Have you ever noticed how the perfect plans you make so often fall apart? Go straight to hell in a handbasket? Turn quiet to chaos?
The end of June seemed perfect for two home projects:
- installing new carpet in the MBR
- painting all the woodwork throughout the house.
Tricky to get the timing of each job right—painting first, carpet second. Packing and repurposing required a lot of planning and our sweat. But we pulled off both jobs pretty much as planned.
Thought we were home free. Paid contractors. Moved on.
- Started making sure we grasped all the details about our trip to Oregon to view the total solar eclipse with our son and DIL.
- Confirmed our reservation in Bend—handled totally by our wonderful DIL.
- Double checked our airline reservations.
- Reconfirmed time of pickup at PDX..
Feeling good. Good enough to think about getting our house back in order after the painting and carpet installation.
Then, wham! The washing machine turned on me. Died three days before July 4.The tea towels and table cloths and napkins started breeding in the laundry room. Opening the door put us at peril.
My husband’s back also went out the same day—meaning boxes of stacked books sat here, there and everywhere but on the shelves.
Yes, every appliance store had the stackable units we wanted in stock—somewhere in Outer Mongolia, requiring ten days shipping to Northern Cal. Call after call, online search after online search, confirmed this fact.
In the meantime, the laundry was rumbling against the door trying to erupt from the laundry room and take over our house like lava.
Our tempers … simmered. We gave in to a rant or two. We lived in a huge metro-area.
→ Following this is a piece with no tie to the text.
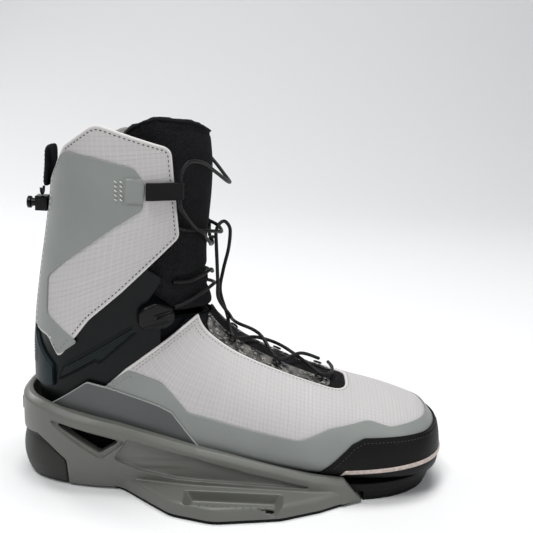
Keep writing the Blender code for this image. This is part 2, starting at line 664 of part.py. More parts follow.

Yes, July 4th loomed two days away. But …
What was happening? Was it the planets converging for the upcoming eclipse? How the heck does goat yoga fit in here?
Somewhere in between Internet searches for washer/dryer combos that fit in our space and didn’t require additional plumbing and/or electrical updates, a link to a YouTube video distracted my scattered attention. Watching it once, then twice more in the same setting, I laughed enough I finally corralled my “downer.”
Goats in a yoga class did the trick.
Just like in the movies, the next place I called did, in fact, honestly, truthfully, have the washer and dryer we wanted in their local warehouse. Yes, they would, absolutely on the head of the salesman’s first-born son, deliver said purchase to our home on July 4!
Uh-huh. Riiight. Yeah. I swallowed the impulse to demand the salesman’s home address.
July 4. Zoom in on me doing the happy dance when two young men arrived at 8:00 AM, installed the new appliances, gave us a demo, loaded the dead washer and companion dryer on their truck, and left by 9:15.
Whistling, I immediately loaded the washer. While it purred away, I turned on my computer, fired up the goat yoga video, and laughed through three re-runs.
The solar eclipse was still on track (as if it wouldn’t be), and my husband’s back was better. What more could I wish for—except my books magically back on the shelves? I'd then have time for goat yoga!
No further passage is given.